Michael Pittman Jr., WR, Indianapolis Colts

Michael Pittman Jr. was everything the Indianapolis Colts hoped they were getting when they chose the USC standout in the second round of the 2020 draft.

“[Pittman] is just an all-around receiver with the combination of rare size and athletic ability,” an NFC East scout told Heavy.

After catching 128 passes for 1,585 yards and seven touchdowns, many inside the league believe the best is yet to come, especially with Carson Wentz out and Matt Ryan in as the Colts’ quarterback.

Pittman’s 6-foot-4 and 223-pound frame gives him the chance to be Ryan’s best friend in Indianapolis’ offense and perhaps even more productive in the red zone, where he caught four of his eight touchdowns in 2021.
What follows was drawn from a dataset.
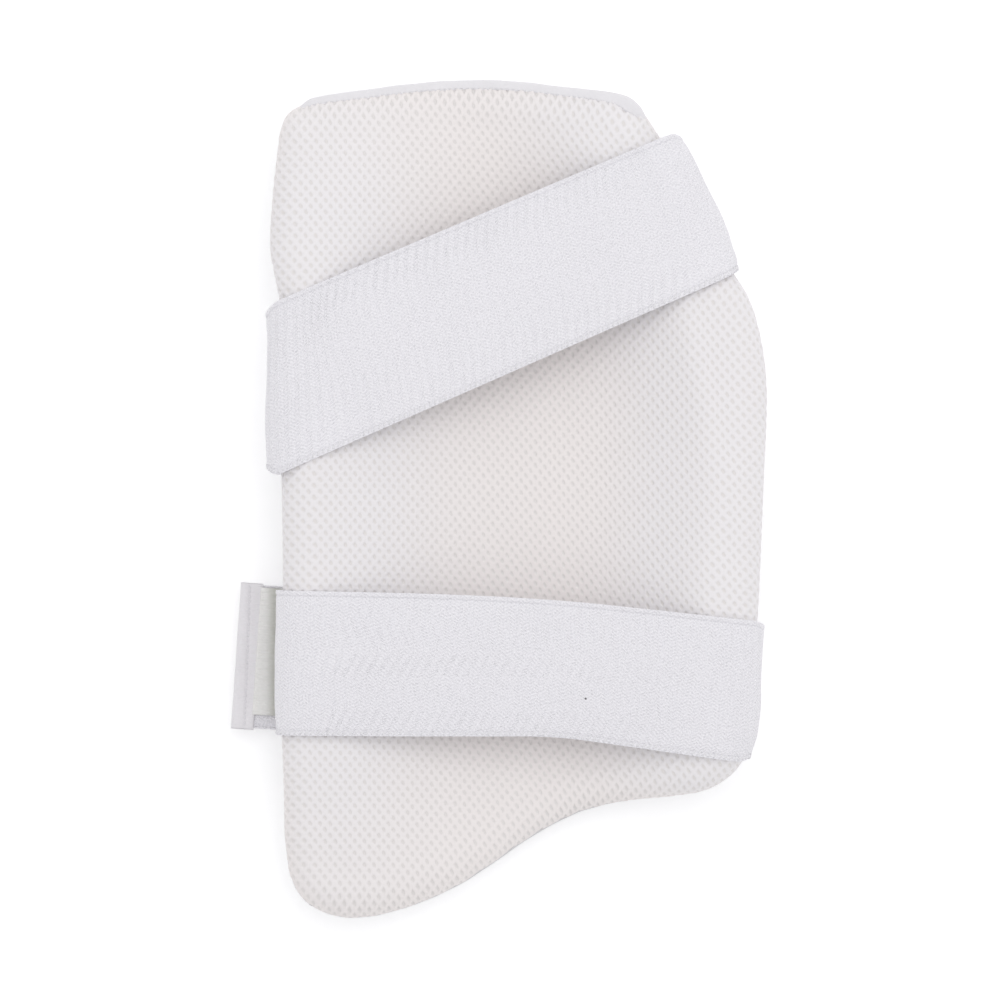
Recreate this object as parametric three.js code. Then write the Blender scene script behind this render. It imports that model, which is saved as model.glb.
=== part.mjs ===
// Cricket thigh guard lying on its convex outer face, hollow side up.
// Millimetres, +X across the pad, +Y up the thigh, +Z out of the hollow, floor at z = 0.
import * as THREE from 'three';

// Driving dimensions of the padded body
const padLength = 379.5;
const padWidth = 225;
const padThickness = 19;
const leftRimHeight = 41;
const rightRimHeight = 47;
const leftHollowRun = 100;
const rightHollowRun = 90;
const leftShoulder = 15;
const rightShoulder = 25;
const leftEdgeThickness = 20;
const rightEdgeThickness = 25;
const leftUnderRun = 92;
const rightUnderRun = 86;
const leftEdgeRound = 10;
const rightEdgeRound = 16;
const leftSoftness = 1.5;
const rightSoftness = 0.7;

// Cloth walls
const liningThickness = 2.2;
const coverThickness = 1.4;
const hemThickness = 1.2;
const hemWidth = 3.6;
const hemCornerWidth = 7.2;

// Elastic straps, their hook tapes and the bound end
const strapThickness = 2;
const upperFoldEase = 4.2;
const upperRightTopEase = 6.8;
const upperRightBottomEase = 0.6;
const lowerFoldEase = 0.4;
const sewnEndSetback = 8;
const lowerTailReach = 14.2;
const upperTailSetback = 62;
const tailLift = 9;
const hookThickness = 1.4;
const lowerHookLength = 60;
const upperHookLength = 45;
const hookMargin = 1;
const hookBareEdge = 6.5;
const bindingWidth = 9;
const bindingThickness = 0.8;
const bindingOverhang = 0.6;

// Clearance between neighbouring pieces
const clearance = 0.3;
const strapClearance = 0.5;

// Layers under the pad, from the floor up: return run, hook tape, sewn run, outer cover
const layerDrop = strapThickness + hookThickness + 2 * clearance;
const padBase = layerDrop + strapThickness + strapClearance;

// Outline of the pad seen from the hollow side, clockwise from the top left corner.
// across is a share of the width from the left, along a share of the length from the bottom.
const outlineRows = [
  { across: 0.028, along: 0.957 },
  { across: 0.068, along: 0.975 },
  { across: 0.182, along: 0.987 },
  { across: 0.323, along: 0.998 },
  { across: 0.464, along: 1.000 },
  { across: 0.605, along: 0.990 },
  { across: 0.719, along: 0.980 },
  { across: 0.743, along: 0.967 },
  { across: 0.786, along: 0.933 },
  { across: 0.860, along: 0.864 },
  { across: 0.914, along: 0.787 },
  { across: 0.963, along: 0.743 },
  { across: 0.991, along: 0.683 },
  { across: 1.000, along: 0.624 },
  { across: 0.994, along: 0.535 },
  { across: 0.987, along: 0.427 },
  { across: 0.979, along: 0.332 },
  { across: 0.969, along: 0.219 },
  { across: 0.937, along: 0.176 },
  { across: 0.867, along: 0.152 },
  { across: 0.746, along: 0.143 },
  { across: 0.625, along: 0.128 },
  { across: 0.514, along: 0.093 },
  { across: 0.394, along: 0.044 },
  { across: 0.273, along: 0.012 },
  { across: 0.156, along: 0.000 },
  { across: 0.074, along: 0.018 },
  { across: 0.037, along: 0.056 },
  { across: 0.028, along: 0.153 },
  { across: 0.023, along: 0.272 },
  { across: 0.027, along: 0.415 },
  { across: 0.023, along: 0.570 },
  { across: 0.021, along: 0.737 },
  { across: 0.001, along: 0.794 },
  { across: 0.004, along: 0.850 },
  { across: 0.016, along: 0.921 },
];

// Rows of the outline between which the top hem runs, and where it is widest.
const hemRun = { first: 1, corner: 7, last: 7.5 };

// Where the two sides of the hollow stand along the pad, as shares of the width, and how much of
// the full rim rise they have there.
const rimRows = [
  { along: 0.00, left: 0.04, right: 0.94, leftRise: 0.30, rightRise: 0.35 },
  { along: 0.12, left: 0.03, right: 0.96, leftRise: 0.52, rightRise: 0.62 },
  { along: 0.25, left: 0.02, right: 0.98, leftRise: 0.84, rightRise: 0.90 },
  { along: 0.42, left: 0.02, right: 0.99, leftRise: 1.00, rightRise: 1.00 },
  { along: 0.62, left: 0.02, right: 1.00, leftRise: 1.00, rightRise: 1.00 },
  { along: 0.80, left: 0.01, right: 0.92, leftRise: 0.88, rightRise: 0.88 },
  { along: 0.93, left: 0.01, right: 0.80, leftRise: 0.62, rightRise: 0.66 },
  { along: 1.00, left: 0.02, right: 0.73, leftRise: 0.45, rightRise: 0.50 },
];

// The line down the middle of the hollow that the rings of the skin close in on.
const spineRows = [
  { across: 0.40, along: 0.82 },
  { across: 0.50, along: 0.62 },
  { across: 0.50, along: 0.36 },
  { across: 0.28, along: 0.15 },
];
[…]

“There’s no question in my mind that a better quarterback is going to get Pittman the ball more often, and that could be exactly what that offense needs,” the scout said.

Cam Akers, RB, Los Angeles Rams

The Los Angeles Rams have all the firepower and talent in place to make a run at a Super Bowl repeat, and running back Cam Akers has the chance to be a significant piece of that puzzle.

Expectations couldn’t have been higher for Akers entering last season. But disaster struck and he tore his Achilles during training camp last summer.

Somewhat miraculously, Akers returned for the Rams’ Super Bowl run, rushing for 172 yards and adding 74 receiving yards. Now, expected to be fully healthy, perhaps Akers’ postseason will serve as a mere appetizer for what’s to come as the versatile playmaker rejoins Los Angeles’ backfield alongside Darrell Henderson.

“He’s the definition of a dual-threat runner and receiver,” an AFC director of college scouting told Heavy. “In that offense, he’s going to get plenty of opportunities. I watch him, and I just see so much untapped ability and a lot of production sitting there for the taking.”